## Instructions for the task
Up to and including the line that contains "self.tree = tree", repeat each line of the data exactly, starting from the first.

## Data shown

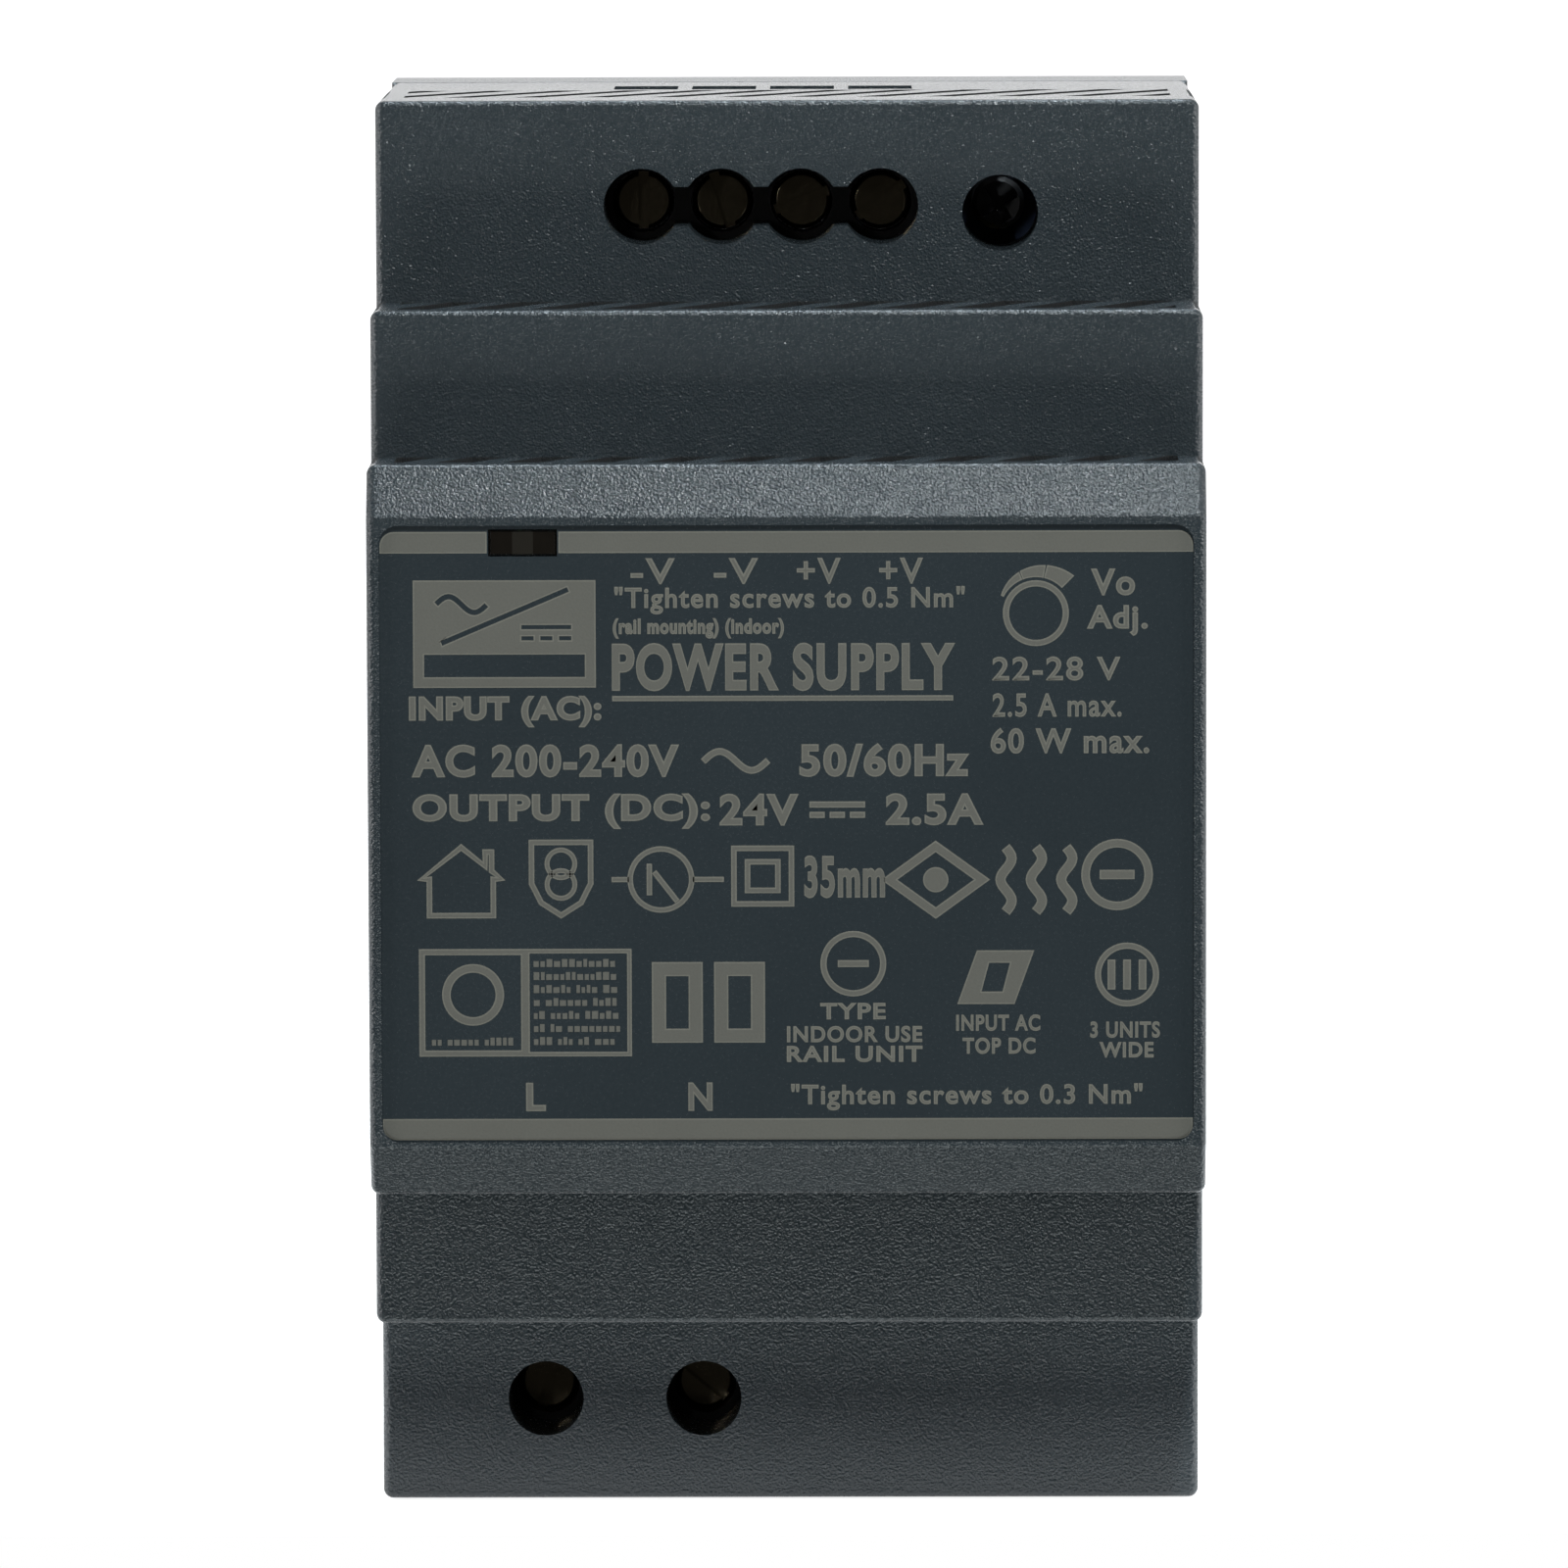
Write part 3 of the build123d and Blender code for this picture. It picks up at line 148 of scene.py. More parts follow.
class Sheet:
    """A node tree that nodes are added to."""

    def __init__(self, tree):
        self.tree = tree

    def feed(self, socket, value):
        if isinstance(value, Wire):
            self.tree.links.new(value.socket, socket)
        else:
            socket.default_value = value

    def add(self, kind, settings=None, sockets=None, out=0):
        """Adds a node: its settings first, then the values or links of its sockets."""
        node = self.tree.nodes.new(kind)
        for key, value in (settings or {}).items():
            if key == "stops":
                ramp = node.color_ramp
                while len(ramp.elements) < len(value):
                    ramp.elements.new(1.0)
                for element, (position, level) in zip(ramp.elements, value):
                    element.position = position
                    element.color = (level, level, level, 1.0)
            else:
                setattr(node, key, value)
        for key, value in (sockets or {}).items():
            self.feed(node.inputs[key], value)
        return Wire(self, node.outputs[out]) if node.outputs else node

    def mix(self, factor, first, second):
        """Mixes two colours, given as wires or as (red, green, blue)."""
        pair = [c if isinstance(c, Wire) else (*c, 1.0) for c in (first, second)]
        sockets = {0: factor, 6: pair[0], 7: pair[1]}
        return self.add("ShaderNodeMix", {"data_type": "RGBA"}, sockets, out=2)

    def noise(self, place, size, detail=2.0):
        """Noise whose blotches are about `size` metres across, from 0 to 1."""
        return self.add("ShaderNodeTexNoise", None,
                        {"Vector": place, "Scale": 1 / size, "Detail": detail})

    def cells(self, place, size):
        """Distance to the nearest of scattered points about `size` metres apart."""
        return self.add("ShaderNodeTexVoronoi", None, {"Vector": place, "Scale": 1 / size})


# %% [markdown]
# ## A helper for finishes
# Each finish below is a function that returns what varies over the surface: a colour, a roughness and
# a height for the bump. This helper makes the material around it. What is the same all over, such as
# the coat, is set as a plain number on the shader's own socket.

# %% Finish helper
def shade(colour, factor):
    return tuple(min(1.0, channel * factor) for channel in colour)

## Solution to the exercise
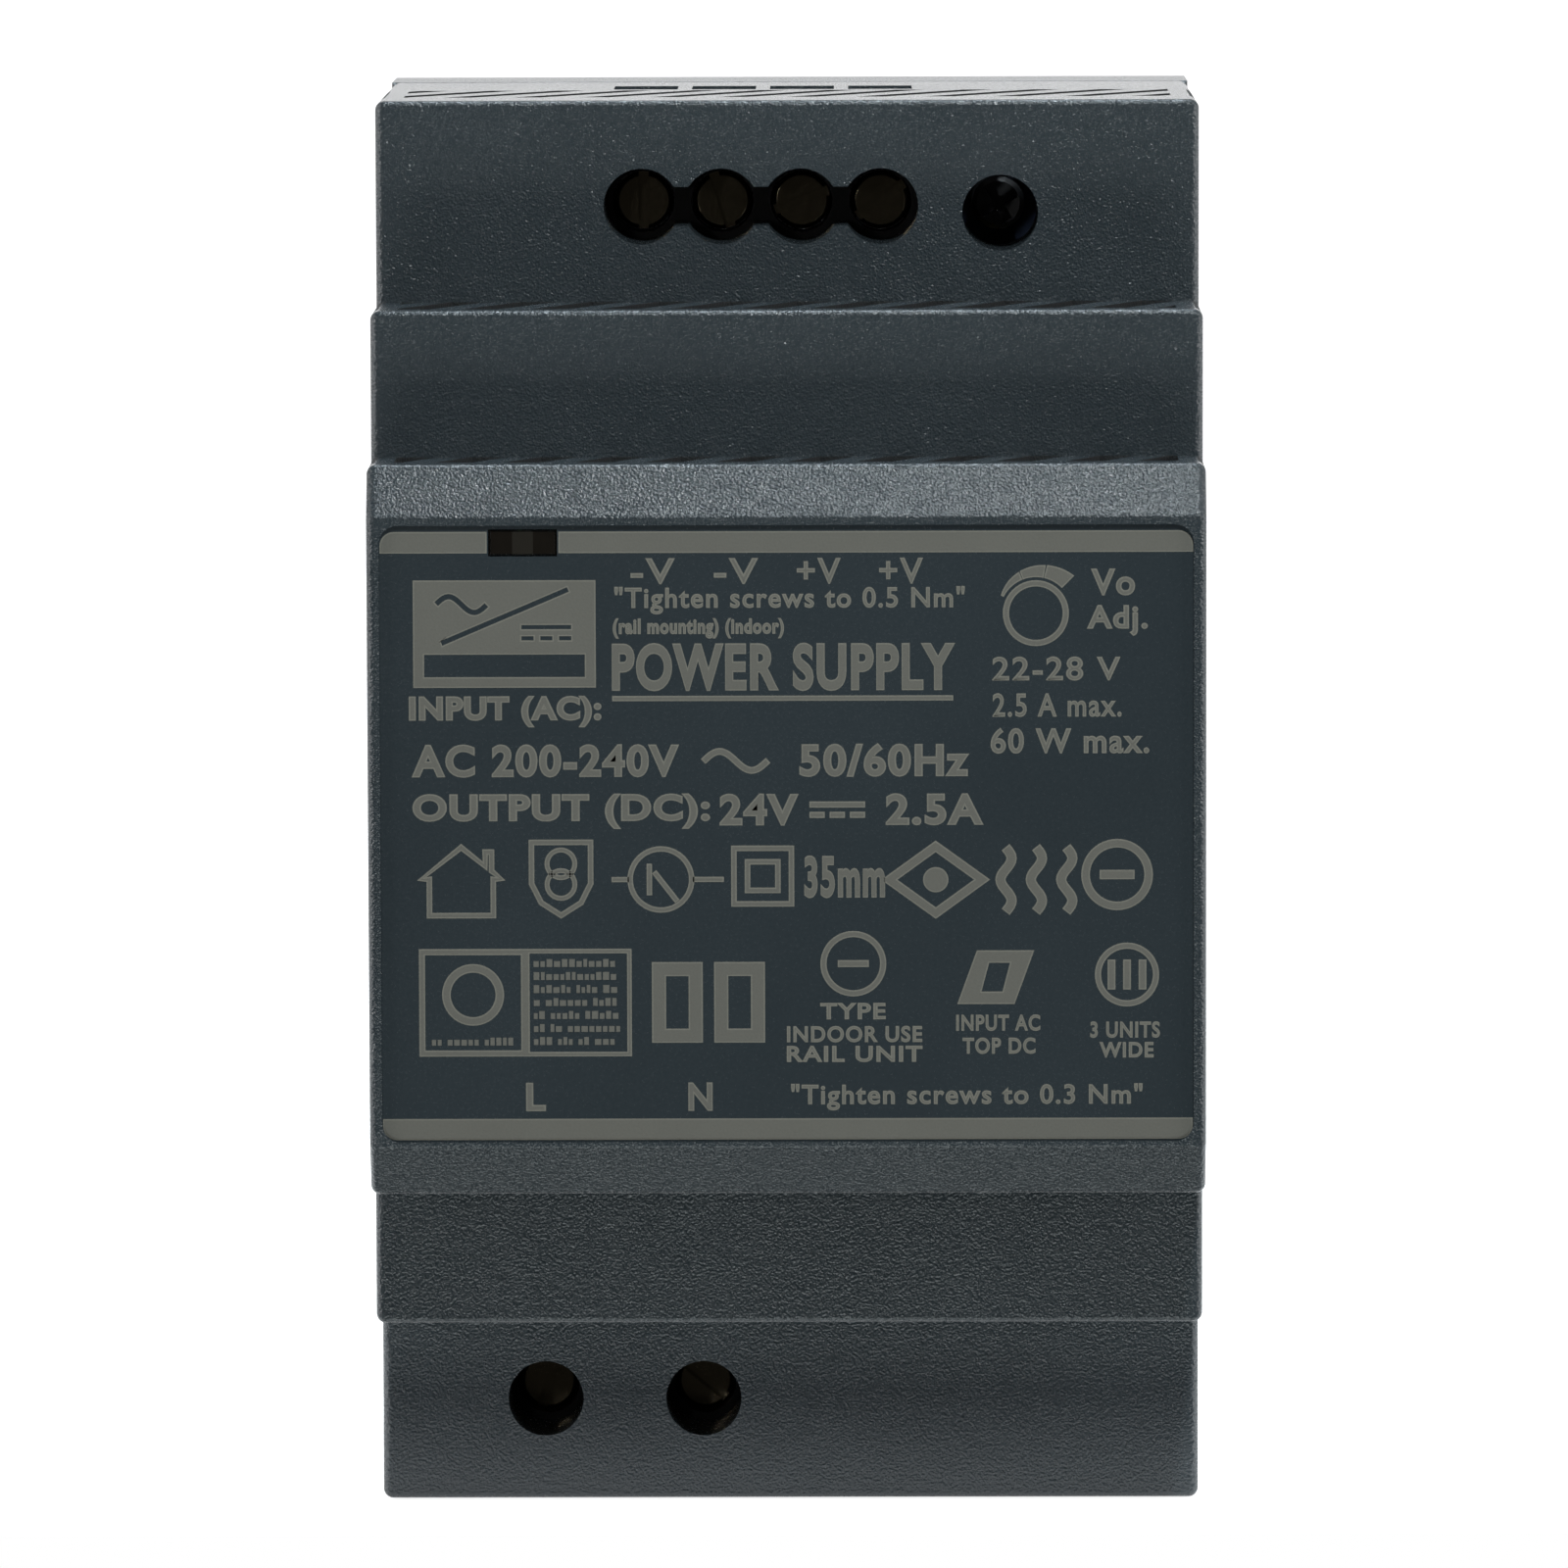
Write part 3 of the build123d and Blender code for this picture. It picks up at line 148 of scene.py. More parts follow.
class Sheet:
    """A node tree that nodes are added to."""

    def __init__(self, tree):
        self.tree = tree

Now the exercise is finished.